> _PROBLEM_
Take the data below and repeat it exactly.

> _DATA LINES_
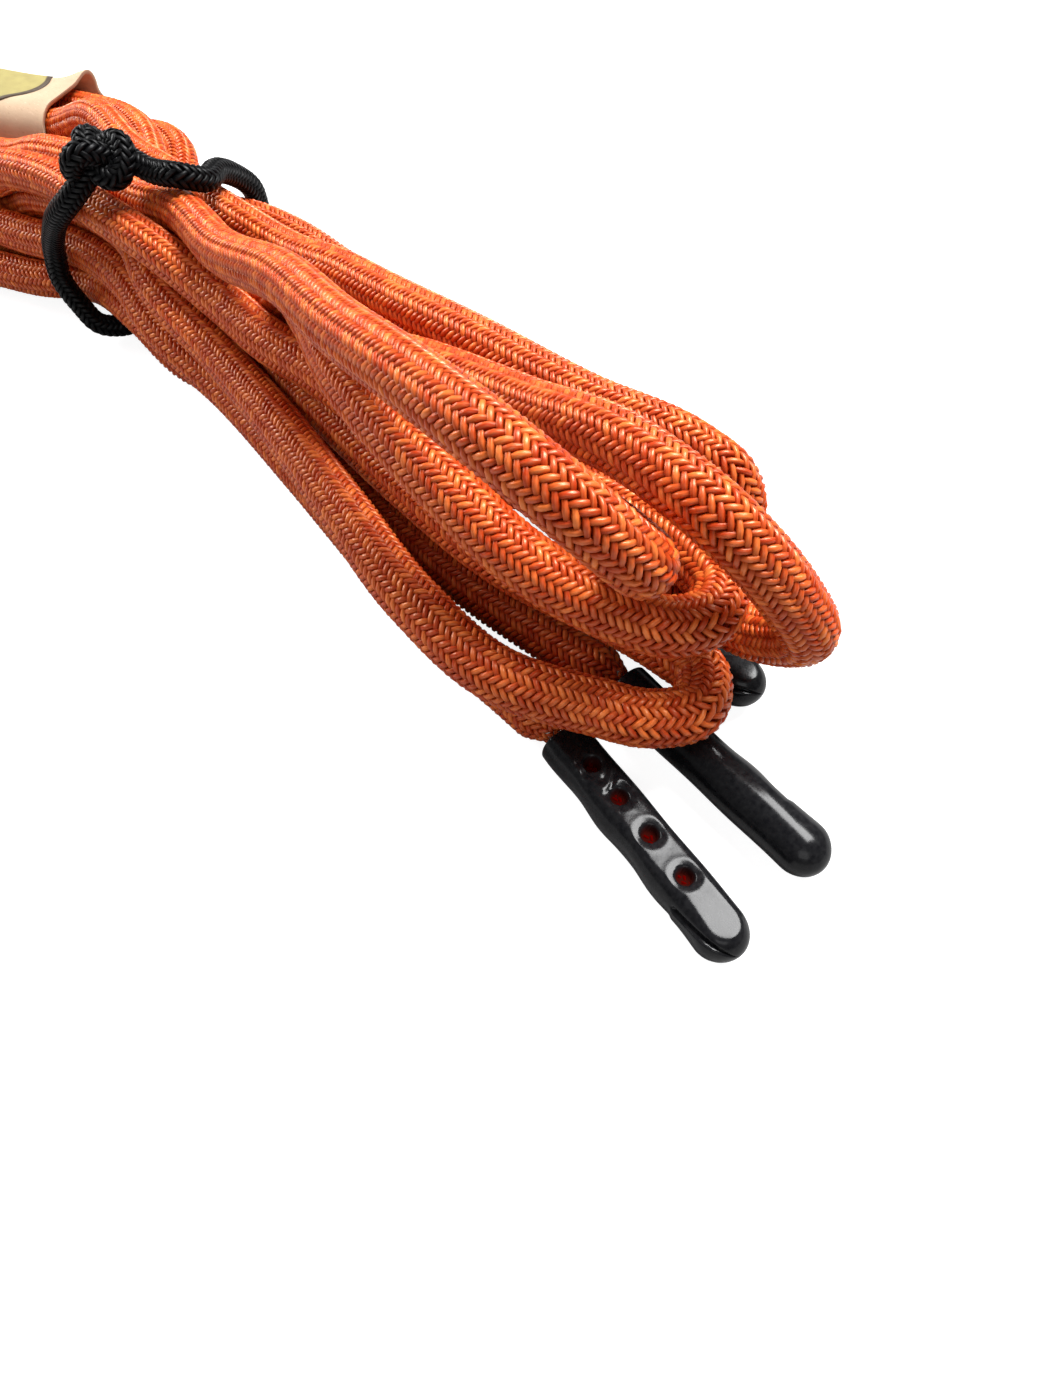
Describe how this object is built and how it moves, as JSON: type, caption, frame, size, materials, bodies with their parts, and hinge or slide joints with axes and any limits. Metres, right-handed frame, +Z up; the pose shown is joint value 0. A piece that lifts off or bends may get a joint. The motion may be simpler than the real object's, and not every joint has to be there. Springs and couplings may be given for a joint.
{
  "type": "round braided laces",
  "caption": "Pair of long round braided laces with metal aglets, folded into a hank, tied with a short cord and held by a paper band.",
  "frame": {"origin": "on the table, under the middle of the tie", "axes": "+X along the right-hand half of the hank towards the four free ends, +Z up, +Y towards the side of the paper band"},
  "size_m": [0.2062, 0.0725, 0.0294],
  "materials": {
    "lace_braid": "glossy filament braid, orange with deep red shadows",
    "core_yarn": "matt core yarns",
    "aglet_metal": "gloss black over rolled sheet metal",
    "melted_cord": "melted filament",
    "tie_braid": "glossy black braid",
    "kraft_paper": null,
    "badge_paper": "printed paper, plain; lettering left out"
  },
  "bodies": {
    "hank": {"lace_a_sheath": "lace_braid", "lace_a_core": "core_yarn", "lace_b_sheath": "lace_braid", "lace_b_core": "core_yarn", "tie_sheath": "tie_braid", "tie_core": "core_yarn", "tie_knot": "tie_braid"},
    "band": {"kraft_band": "kraft_paper", "badge": "badge_paper"},
    "end_1": {"tail_1_sheath": "lace_braid", "tail_1_core": "core_yarn", "aglet_1": "aglet_metal", "cord_end_1": "melted_cord"},
    "end_2": {"tail_2_sheath": "lace_braid", "tail_2_core": "core_yarn", "aglet_2": "aglet_metal", "cord_end_2": "melted_cord"},
    "end_3": {"tail_3_sheath": "lace_braid", "tail_3_core": "core_yarn", "aglet_3": "aglet_metal", "cord_end_3": "melted_cord"},
    "end_4": {"tail_4_sheath": "lace_braid", "tail_4_core": "core_yarn", "aglet_4": "aglet_metal", "cord_end_4": "melted_cord"}
  },
  "joints": [
    {"name": "band_slide", "type": "slide", "parent": "hank", "child": "band", "axis": [-0.8988, -0.4384, 0], "range_m": [-0.0003, 0.0012]},
    {"name": "end_1_swing", "type": "hinge", "parent": "hank", "child": "end_1", "pos_m": [0.05, -0.0086, 0.0029], "axis": [0, 0, 1], "range_deg": [-25, 3]},
    {"name": "end_2_swing", "type": "hinge", "parent": "hank", "child": "end_2", "pos_m": [0.05, -0.0039, 0.0022], "axis": [0, 0, 1], "range_deg": [-5, 1.5]},
    {"name": "end_3_swing", "type": "hinge", "parent": "hank", "child": "end_3", "pos_m": [0.04, 0.0021, 0.0022], "axis": [0, 0, 1], "range_deg": [-0.5, 4]},
    {"name": "end_4_swing", "type": "hinge", "parent": "hank", "child": "end_4", "pos_m": [0.04, 0.008, 0.0022], "axis": [0, 0, 1], "range_deg": [-1, 25]}
  ]
}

> _RESPONSE_
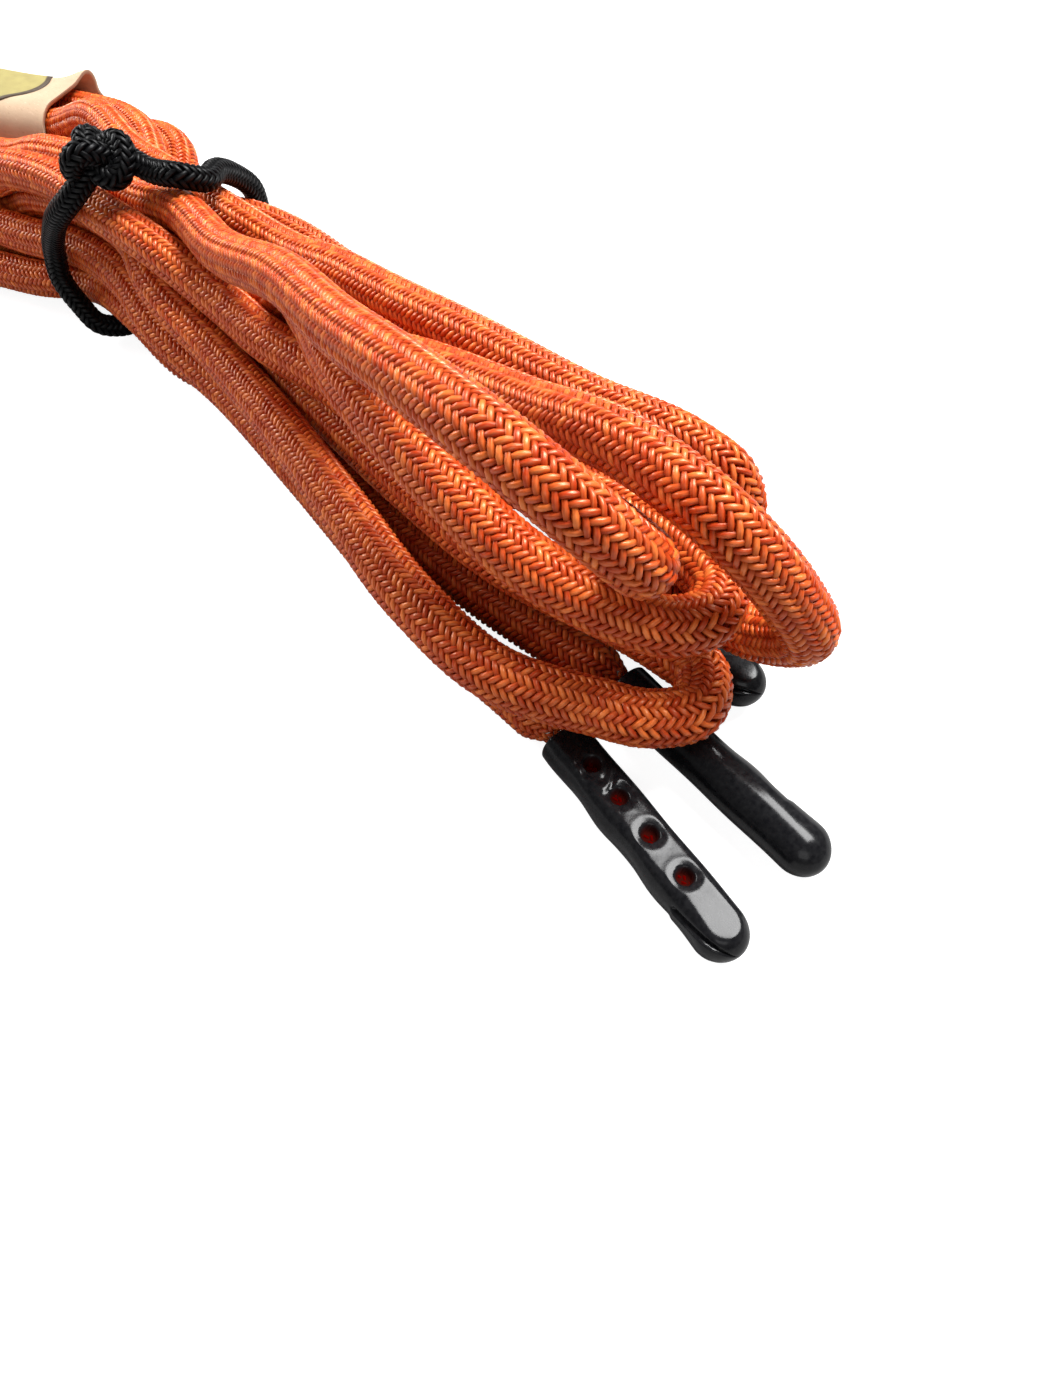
Describe how this object is built and how it moves, as JSON: type, caption, frame, size, materials, bodies with their parts, and hinge or slide joints with axes and any limits. Metres, right-handed frame, +Z up; the pose shown is joint value 0. A piece that lifts off or bends may get a joint. The motion may be simpler than the real object's, and not every joint has to be there. Springs and couplings may be given for a joint.
{
  "type": "round braided laces",
  "caption": "Pair of long round braided laces with metal aglets, folded into a hank, tied with a short cord and held by a paper band.",
  "frame": {"origin": "on the table, under the middle of the tie", "axes": "+X along the right-hand half of the hank towards the four free ends, +Z up, +Y towards the side of the paper band"},
  "size_m": [0.2062, 0.0725, 0.0294],
  "materials": {
    "lace_braid": "glossy filament braid, orange with deep red shadows",
    "core_yarn": "matt core yarns",
    "aglet_metal": "gloss black over rolled sheet metal",
    "melted_cord": "melted filament",
    "tie_braid": "glossy black braid",
    "kraft_paper": null,
    "badge_paper": "printed paper, plain; lettering left out"
  },
  "bodies": {
    "hank": {"lace_a_sheath": "lace_braid", "lace_a_core": "core_yarn", "lace_b_sheath": "lace_braid", "lace_b_core": "core_yarn", "tie_sheath": "tie_braid", "tie_core": "core_yarn", "tie_knot": "tie_braid"},
    "band": {"kraft_band": "kraft_paper", "badge": "badge_paper"},
    "end_1": {"tail_1_sheath": "lace_braid", "tail_1_core": "core_yarn", "aglet_1": "aglet_metal", "cord_end_1": "melted_cord"},
    "end_2": {"tail_2_sheath": "lace_braid", "tail_2_core": "core_yarn", "aglet_2": "aglet_metal", "cord_end_2": "melted_cord"},
    "end_3": {"tail_3_sheath": "lace_braid", "tail_3_core": "core_yarn", "aglet_3": "aglet_metal", "cord_end_3": "melted_cord"},
    "end_4": {"tail_4_sheath": "lace_braid", "tail_4_core": "core_yarn", "aglet_4": "aglet_metal", "cord_end_4": "melted_cord"}
  },
  "joints": [
    {"name": "band_slide", "type": "slide", "parent": "hank", "child": "band", "axis": [-0.8988, -0.4384, 0], "range_m": [-0.0003, 0.0012]},
    {"name": "end_1_swing", "type": "hinge", "parent": "hank", "child": "end_1", "pos_m": [0.05, -0.0086, 0.0029], "axis": [0, 0, 1], "range_deg": [-25, 3]},
    {"name": "end_2_swing", "type": "hinge", "parent": "hank", "child": "end_2", "pos_m": [0.05, -0.0039, 0.0022], "axis": [0, 0, 1], "range_deg": [-5, 1.5]},
    {"name": "end_3_swing", "type": "hinge", "parent": "hank", "child": "end_3", "pos_m": [0.04, 0.0021, 0.0022], "axis": [0, 0, 1], "range_deg": [-0.5, 4]},
    {"name": "end_4_swing", "type": "hinge", "parent": "hank", "child": "end_4", "pos_m": [0.04, 0.008, 0.0022], "axis": [0, 0, 1], "range_deg": [-1, 25]}
  ]
}